The scene with 160 000 facets is actually 160 000 dots or nearly… The problems arise when facets are human-sized facets. Real world looking scenes. That mostly span out of the camera view. And this scene is not moving, only the camera is. My GPU could not render 1 million facets whose only 100 000 is in the view and 900 000 is outside the view. It is like rendering twice 1000 * 1000 pixels (nearly 1 million facets to skip and 1 million screen pixel to draw). In that case this scene whould render at 30 FPS instead of 60 (supposing that 60FPS is nearly the max given it’s a demo).

I “interleaved” bits of the X/Y/Z coordinates. It would be more precise than “mix”. The higher bit of X goes with the higer bit of Y and the higher bit of Z, and so on until the least significant bit.
I don’t remember exactly the details of the ASM.js routine, I just remember that I achieve the goal of millions of facets by interleaving bits. And millions of coordinates in each axis.

Once bits are interleaved, the integers can be sorted in 1 dimension, but actually sort 3 dimensions.

There were 3 structures: 1 raw JS array holding facets real coordinates and the interleaved X/Y/Z coordinates (10 elements), with the 0th element being a pointer to more elaborate JS structure to hold various information about the segment, including a second structure: the WebGL segment.
The third structure is again a JS array that holds these arrays in slots having sizes of: 0…7 (special low slot faster than a smaller 0…1 or 0…3 slot), then 8…15, 16…31, 32…63, and so on.

Most operations need to be done on all slots. For example, for rendering, I needed to get the camera view bounding box. Find the minimum and maximum point of the bounding box. Transform it to interleaved integers. Find the minimum and the maximum by dichotomy. Ask the GPU to render these corresponding facets. And do that for all slots.
Other geometry operations (substraction, union, …) are based on the same algorithm, plus the trick of degenerated thus invisible facets and unions work with Array.push.call.
This is an optimization for the X coordinates only. You can also optimize with X and Y. And Z. But I didn’t tried: it was fast enough for what I wanted to do. And it would probably need more WebGL calls which are really slow. The most important is that the GPU doesn’t need to scan most of the facets.
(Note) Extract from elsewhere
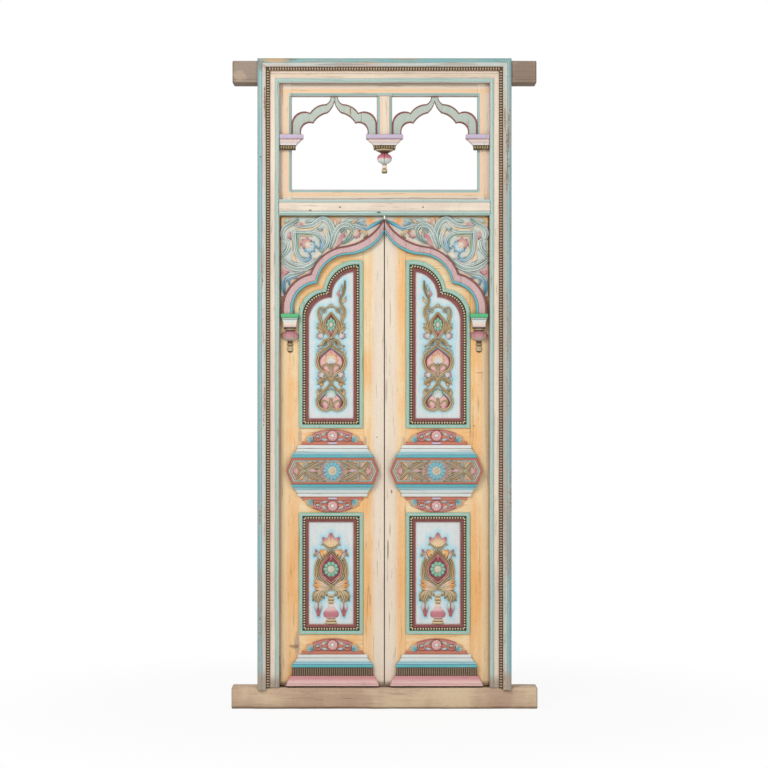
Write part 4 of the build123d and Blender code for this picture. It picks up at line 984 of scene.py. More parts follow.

Perhaps some GPUs can index facets in a better way, but as far as I know, they just scan all facets and pass them to the shader, which in turn must quickly find if a facet is out of view to return quickly from the shader routine.

To merge slots, the Array.push.call function is the best.

What is passed to the GPU is just an array of coordinates. The parameters of the shader has the other needed information to draw the facets: world matrix, camera matrix, texture IDs, lights, and so on. The JS side manages all non-pixel and all non-dynamic texture data (the said structure of facets, objects, texture affectation, animations, shader selection, …).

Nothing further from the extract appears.